AIM OF THE TASK:
Take the data below and extract the lines from the one with "if obj.type not" to the one with "obj.parent = None", inclusive, exactly as written.
## Begin GIVEN MATERIAL
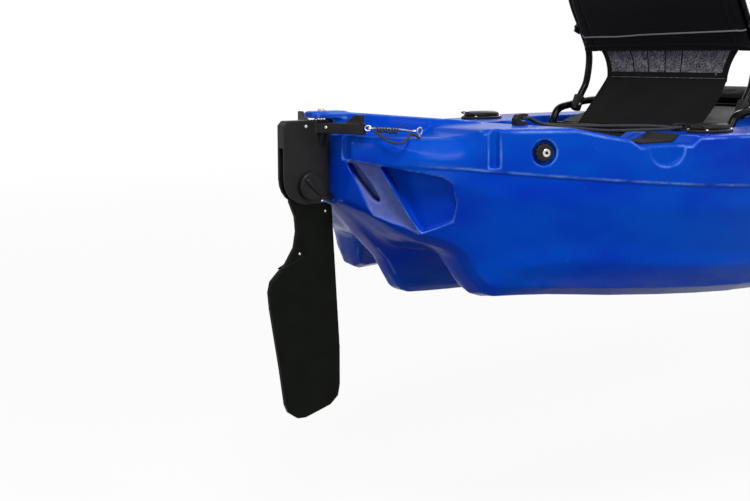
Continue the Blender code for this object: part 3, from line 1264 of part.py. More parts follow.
def steering_lever():
    """The steering lever on its round base, on the port rim beside the rear seat."""
    x, y = stern(LEVER_AT[0]), LEVER_AT[1]
    ground = along(SHEER, LEVER_AT[0])
    base_low = ground + GAP
    cylinder("steering_base", LEVER_BASE_RADIUS, LEVER_BASE_HEIGHT, (x, y, base_low + LEVER_BASE_HEIGHT / 2),
             sides=28, finish="black_plastic", far_radius=LEVER_BASE_RADIUS - 0.004)
    low = base_low + LEVER_BASE_HEIGHT + GAP
    hub = cylinder("steering_lever", 0.022, 0.014, (x, y, low + 0.007), sides=24, finish="black_plastic")
    route = smooth_route([(x, y, low + 0.008), (x + 0.04, y, low + 0.010), (x + 0.08, y, low + 0.022),
                          (x + LEVER_REACH, y, low + 0.030)], 3)
    combine(hub, tube("steering_arm", route, 0.006), "UNION")
    grip = [(0, 0.016), (0.010, 0.014), (0.014, 0.007), (0.0145, -0.004), (0.010, -0.012), (0, -0.013)]
    top = (x + LEVER_REACH, y, low + 0.036)
    return combine(hub, turned("steering_grip", grip, top, (0, 0, 1), sides=16), "UNION")


def gear_track(word, side):
    """A slotted track for accessories, on the rim."""
    half, lip = TRACK_WIDTH / 2, 0.0035
    profile = [(-half, 0), (half, 0), (half, TRACK_HEIGHT), (lip, TRACK_HEIGHT), (lip, TRACK_HEIGHT - 0.003),
               (0.0075, TRACK_HEIGHT - 0.003), (0.0075, 0.003), (-0.0075, 0.003), (-0.0075, TRACK_HEIGHT - 0.003),
               (-lip, TRACK_HEIGHT - 0.003), (-lip, TRACK_HEIGHT), (-half, TRACK_HEIGHT)]
    ground = along(SHEER, TRACK_AFT) + GAP
    ends = (stern(TRACK_AFT), stern(TRACK_AFT + TRACK_LENGTH))
    return skin(f"gear_track_{word}", [[(x, side * TRACK_AT + y, ground + z) for y, z in profile] for x in ends],
                "black_plastic")


def side_handle(word, side):
    """A carry handle that hangs in its pocket in the hull's side."""
    x, y, z = stern(HANDLE_AT), side * (HALF_BEAM - HANDLE_SET_IN), HANDLE_HEIGHT
    half, drop = HANDLE_HALF, HANDLE_DROP
    route = [(x + half, y, z), (x + half - 0.006, y, z), (x + half - 0.014, y, z - 0.010),
             (x + half - 0.018, y, z - drop + 0.016), (x + half - 0.034, y, z - drop), (x, y, z - drop)]
    route += [(2 * x - p, q, r) for p, q, r in reversed(route[:-1])]
    return tube(f"side_handle_{word}", square_ended(route, 2), HANDLE_RADIUS, "black_rubber")


def bow_handle():
    """The carry handle between the bow's lugs, lying aft."""
    x, z = bow(BOW_HANDLE_AT), bow_handle_height()
    half, inner = BOW_HANDLE_HALF, BOW_HANDLE_HALF - 0.010
    route = [(x, half, z), (x, half - 0.004, z), (x - 0.010, inner, z),
             (x - BOW_HANDLE_REACH + 0.02, inner, z + 0.002), (x - BOW_HANDLE_REACH, inner - 0.018, z + 0.002),
             (x - BOW_HANDLE_REACH, 0, z + 0.002)]
    route += [(p, -q, r) for p, q, r in reversed(route[:-1])]
    return tube("bow_handle", square_ended(route, 2), HANDLE_RADIUS, "black_rubber")


def hatch_lid():
    """The bow hatch's crowned lid on its seat."""
    low = hatch_seat_height() + GAP
    rings = [[(x, y, low + h) for x, y in hatch_outline(-inset)]
             for h, inset in ((0, 0.003), (0.003, 0), (HATCH_LID_THICKNESS - 0.004, 0), (HATCH_LID_THICKNESS, 0.004),
                              (HATCH_LID_THICKNESS + HATCH_LID_CROWN, 0.04))]
    return skin("hatch_lid", rings, "black_plastic")


def hatch_knob():
    """The quarter-turn knob on the lid."""
    low = hatch_seat_height() + HATCH_LID_THICKNESS + HATCH_LID_CROWN + 2 * GAP
    x = bow(HATCH_AFT) + HATCH_KNOB_FORWARD
    knob = cylinder("hatch_knob", 0.024, 0.008, (x, 0, low + 0.004), sides=24, finish="black_plastic")
    bar = box("hatch_knob_bar", (x - 0.020, -0.006, low + 0.004), (x + 0.020, 0.006, low + 0.020), radius=0.002,
              segments=1)
    return combine(knob, bar, "UNION")


def battery():
    """The motor's battery, standing in the bow hatch's bucket."""
    length, width, height = BATTERY_SIZE
    x, low = bow(BATTERY_AT), HATCH_FLOOR + GAP
    case = box("battery", (x - length / 2, -width / 2, low), (x + length / 2, width / 2, low + height),
               "black_plastic", radius=0.006, segments=1)
    for side, word in ((1, "fore"), (-1, "aft")):
        post = cylinder(f"battery_post_{word}", 0.007, 0.020, (x + side * 0.06, 0.03, low + height + 0.004), sides=12)
        combine(case, post, "UNION")
    return case


def hang(part, axis, carrier=None):
    """Puts a moving part's origin on its joint's axis, and parents it to the part that carries it."""
    point = Vector(axis)
    part.data.transform(Matrix.Translation(-point))
    part.location = point - (carrier.location if carrier else Vector())
    part.parent = carrier


def hang_rudder():
    parts = PARTS.objects
    head = parts["rudder_head"]
    hang(head, (stern(STEER_AXIS), 0, (HEAD_TOP + HEAD_BOTTOM) / 2))
    for name in ("rudder_blade", "rudder_bolt", "rudder_knob"):
        hang(parts[name], (stern(PIVOT_AT[0]), 0, PIVOT_AT[1]), head)


def hang_drive():
    parts = PARTS.objects
    x = stern(DRIVE_AT)
    housing = parts["drive_housing"]
    hang(housing, (x, 0, REAR_KNEE_WELL[5]))
    hang(parts["drive_leg"], (x, 0, POD_HEIGHT), housing)
    hang(parts["propeller"], (x - POD_LENGTH / 2, 0, POD_HEIGHT), housing)
    hang(parts["throttle_lever"], (x + THROTTLE_FORWARD, 0, drive_top() + GAP + THROTTLE_HUB), housing)
    hang(parts["drive_bail"], (x + BAIL_FORWARD, 0, drive_top() + BAIL_HEIGHT), housing)


def hang_seats_and_pedals():
    parts = PARTS.objects
    for word, shift in (("rear", 0), ("front", SEAT_SPACING)):
        back = parts[f"{word}_seat_back_frame"]
        pivot = seat_point(SEAT_FOOT_AT + shift, *BACK_PIVOT)
        hang(back, pivot)
        for name in ("backrest", "lumbar_mesh"):
            hang(parts[f"{word}_seat_{name}"], pivot, back)
    for word, at, footwell in (("rear", REAR_PEDAL_AT, REAR_FOOTWELL), ("front", FRONT_PEDAL_AT, FRONT_FOOTWELL)):
        for side, side_word in ((1, "port"), (-1, "starboard")):
            hang(parts[f"{word}_pedal_{side_word}"], (stern(at), footwell[2] * side, footwell[5]))


def hang_deck_fittings():
    parts = PARTS.objects
    for side, word in ((1, "port"), (-1, "starboard")):
        hinge_height = rod_base() + ROD_FLANGE_THICKNESS + 2 * GAP + ROD_HINGE_UP
        hang(parts[f"rod_cap_{word}"], (stern(ROD_AT[0]) + ROD_CAP[0], side * ROD_AT[1], hinge_height))
        hang(parts[f"side_handle_{word}"], (stern(HANDLE_AT), side * (HALF_BEAM - HANDLE_SET_IN), HANDLE_HEIGHT))
    hang(parts["steering_lever"], (stern(LEVER_AT[0]), LEVER_AT[1], along(SHEER, LEVER_AT[0]) + LEVER_BASE_HEIGHT))
    hang(parts["bow_handle"], (bow(BOW_HANDLE_AT), 0, bow_handle_height()))
    lid = parts["hatch_lid"]
    lid_top = hatch_seat_height() + HATCH_LID_THICKNESS
    hang(lid, (bow(HATCH_FORE) + HATCH_HINGE_FORWARD, 0, lid_top + GAP))
    hang(parts["hatch_knob"], (bow(HATCH_AFT) + HATCH_KNOB_FORWARD, 0, lid_top), lid)


def build():
    build_hull()
    rudder_head()
    rudder_blade()
    rudder_bolt()
    rudder_knob()
    rudder_pin()
    rudder_bracket()
    lift_line()
    bungee_hook()
    bungee_eye()
    bungee()
    for side, word in ((1, "port"), (-1, "starboard")):
        cable_eye(word, side)
        steering_cable(word, side)
        side_plug(word, side)
        rod_holder(word, side)
        rod_cap(word, side)
        gear_track(word, side)
        side_handle(word, side)
    for word, shift in (("rear", 0), ("front", SEAT_SPACING)):
        base = SEAT_FOOT_AT + shift
        deck_mat(word, shift)
        seat_rail(word, base)
        seat_back_frame(word, base)
        seat_soft_parts(word, base)
    pedals()
    drive_housing()
    drive_leg()
    propeller()
    throttle_lever()
    drive_bail()
    steering_lever()
    bow_handle()
    hatch_lid()
    hatch_knob()
    battery()
    hang_rudder()
    hang_drive()
    hang_seats_and_pedals()
    hang_deck_fittings()


build()
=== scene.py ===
"""The tandem motorized kayak as it looks: its finishes, soft goods, cords and small fittings.

Metres, +X to the bow, +Y to port and +Z up. Places along the hull are measured forward from the
transom, as in the part's own source.
"""

import json
import math

import bmesh
import bpy
from mathutils import Matrix, Vector
from mathutils.bvhtree import BVHTree
from mathutils.kdtree import KDTree


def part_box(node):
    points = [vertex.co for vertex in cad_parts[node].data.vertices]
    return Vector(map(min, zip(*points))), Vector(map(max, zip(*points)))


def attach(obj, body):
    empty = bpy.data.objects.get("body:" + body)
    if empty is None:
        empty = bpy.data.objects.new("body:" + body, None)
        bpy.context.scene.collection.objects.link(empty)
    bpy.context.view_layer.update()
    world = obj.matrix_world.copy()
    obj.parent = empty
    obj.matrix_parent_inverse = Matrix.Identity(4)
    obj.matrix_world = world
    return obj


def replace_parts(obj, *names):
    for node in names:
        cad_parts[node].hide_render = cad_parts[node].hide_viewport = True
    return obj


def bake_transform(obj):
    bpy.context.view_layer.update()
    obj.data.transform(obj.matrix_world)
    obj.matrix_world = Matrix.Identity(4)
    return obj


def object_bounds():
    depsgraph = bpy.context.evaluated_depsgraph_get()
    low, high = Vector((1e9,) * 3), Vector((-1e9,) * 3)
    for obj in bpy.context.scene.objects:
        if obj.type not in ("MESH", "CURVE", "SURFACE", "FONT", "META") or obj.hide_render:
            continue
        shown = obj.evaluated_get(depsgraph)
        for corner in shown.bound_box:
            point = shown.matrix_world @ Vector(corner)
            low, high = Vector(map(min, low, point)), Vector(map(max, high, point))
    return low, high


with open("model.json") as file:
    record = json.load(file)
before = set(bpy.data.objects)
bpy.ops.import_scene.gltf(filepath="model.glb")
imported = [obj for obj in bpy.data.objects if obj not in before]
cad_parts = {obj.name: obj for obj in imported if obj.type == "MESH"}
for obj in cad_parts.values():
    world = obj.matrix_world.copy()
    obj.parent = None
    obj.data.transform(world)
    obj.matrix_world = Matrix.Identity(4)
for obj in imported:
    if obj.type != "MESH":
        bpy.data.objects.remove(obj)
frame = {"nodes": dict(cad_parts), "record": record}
CAD_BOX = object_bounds()
NODES = frame["nodes"]
BODY_OF = {node: body for body, nodes in frame["record"]["behaviour"]["bodies"].items() for node in nodes}
SIDES = ((1, "port"), (-1, "starboard"))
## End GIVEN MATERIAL
WORKED ANSWER:
        if obj.type not in ("MESH", "CURVE", "SURFACE", "FONT", "META") or obj.hide_render:
            continue
        shown = obj.evaluated_get(depsgraph)
        for corner in shown.bound_box:
            point = shown.matrix_world @ Vector(corner)
            low, high = Vector(map(min, low, point)), Vector(map(max, high, point))
    return low, high


with open("model.json") as file:
    record = json.load(file)
before = set(bpy.data.objects)
bpy.ops.import_scene.gltf(filepath="model.glb")
imported = [obj for obj in bpy.data.objects if obj not in before]
cad_parts = {obj.name: obj for obj in imported if obj.type == "MESH"}
for obj in cad_parts.values():
    world = obj.matrix_world.copy()
    obj.parent = None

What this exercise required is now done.